Question

The length of a simple pendulum is $32\text{cm}$. It is suspended by the roof of a lift which is moving upwards with an acceleration of $6.2{\text{m/s}}^2$. Find the time period of pendulum.
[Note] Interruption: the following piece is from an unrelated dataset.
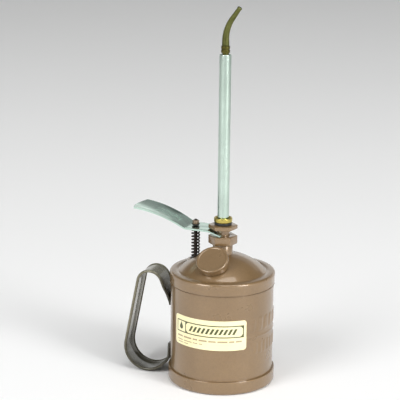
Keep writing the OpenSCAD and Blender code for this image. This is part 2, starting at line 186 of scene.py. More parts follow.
def join(name, pieces):
    """One object from several meshes, in order."""
    bm = bmesh.new()
    for piece in pieces:
        bm.from_mesh(piece.data)
    mesh = bpy.data.meshes.new(name)
    bm.to_mesh(mesh)
    bm.free()
    for piece in pieces:
        bpy.data.objects.remove(piece)
    obj = bpy.data.objects.new(name, mesh)
    bpy.context.scene.collection.objects.link(obj)
    soften(obj)
    return obj


def fillet(points, sizes, steps=5):
    """Rounds the corners of an outline; sizes has one radius per point."""
    out = []
    n = len(points)
    for i, (p, r) in enumerate(zip(points, sizes)):
        a, b = Vector(points[i - 1]), Vector(points[(i + 1) % n])
        p = Vector(p)
        if r <= 0:
            out.append(tuple(p))
            continue
        u, v = (a - p).normalized(), (b - p).normalized()
        half = acos(max(-1.0, min(1.0, u.dot(v)))) / 2
        reach = min(r / tan(half), (a - p).length * 0.49, (b - p).length * 0.49)
        radius = reach * tan(half)
        centre = p + (u + v).normalized() * (radius / sin(half))
        start, end = p + u * reach - centre, p + v * reach - centre
        a0 = atan2(start.y, start.x)
        turn = (atan2(end.y, end.x) - a0 + pi) % (2 * pi) - pi
        for k in range(steps + 1):
            a = a0 + turn * k / steps
            out.append((centre.x + radius * cos(a), centre.y + radius * sin(a)))
    return out


def lathe(name, profile, steps=ROUND_STEPS, place=None):
    """Solid of revolution about Z from a closed (radius, height) outline."""
    points, faces = [], []
    n = len(profile)
    for k in range(steps):
        a = 2 * pi * k / steps
        points += [(r * cos(a), r * sin(a), z) for r, z in profile]
    for k in range(steps):
        m = (k + 1) % steps
        for i in range(n):
            j = (i + 1) % n
            if profile[i][0] < 1e-6 and profile[j][0] < 1e-6:
                continue
            ring = [k * n + i, k * n + j, m * n + j, m * n + i]
            if profile[i][0] < 1e-6:
                ring = ring[:3]
            elif profile[j][0] < 1e-6:
                ring = [ring[0], ring[1], ring[3]]
            faces.append(ring)
    if place is not None:
        points = [place @ Vector(p) for p in points]
    return new_mesh(name, points, faces)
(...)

• A. $0.2\sqrt{2}\pi \text{s}$
• B. $\sqrt{2}\pi \text{s}$
• C. $0.6\sqrt{2}\pi \text{s}$
• D. $0.2\sqrt{6}\pi \text{s}$

Answer 1

The correct option is A $0.2\sqrt{2}\pi \text{s}$

Given,
Length of simple pendulum, $\left(l\right)=32\text{cm}$
Acceleration of the lift $\left(a\right)=6.2{\text{m/s}}^2$
Since, Time period $\left(T\right)=2\pi \sqrt{\frac{l}{g_{eff}}}$
Lift is moving upward with an acceleration $a$
$\therefore g_{eff}=g+a\Rightarrow T=2\pi \sqrt{\frac{l}{g+a}}=2\times \pi \times \sqrt{\frac{0.32}{9.8+6.2}}$
$=2\times \pi \times \sqrt{\frac{0.32}{16}}$
$=0.2\sqrt{2}\pi \text{s}$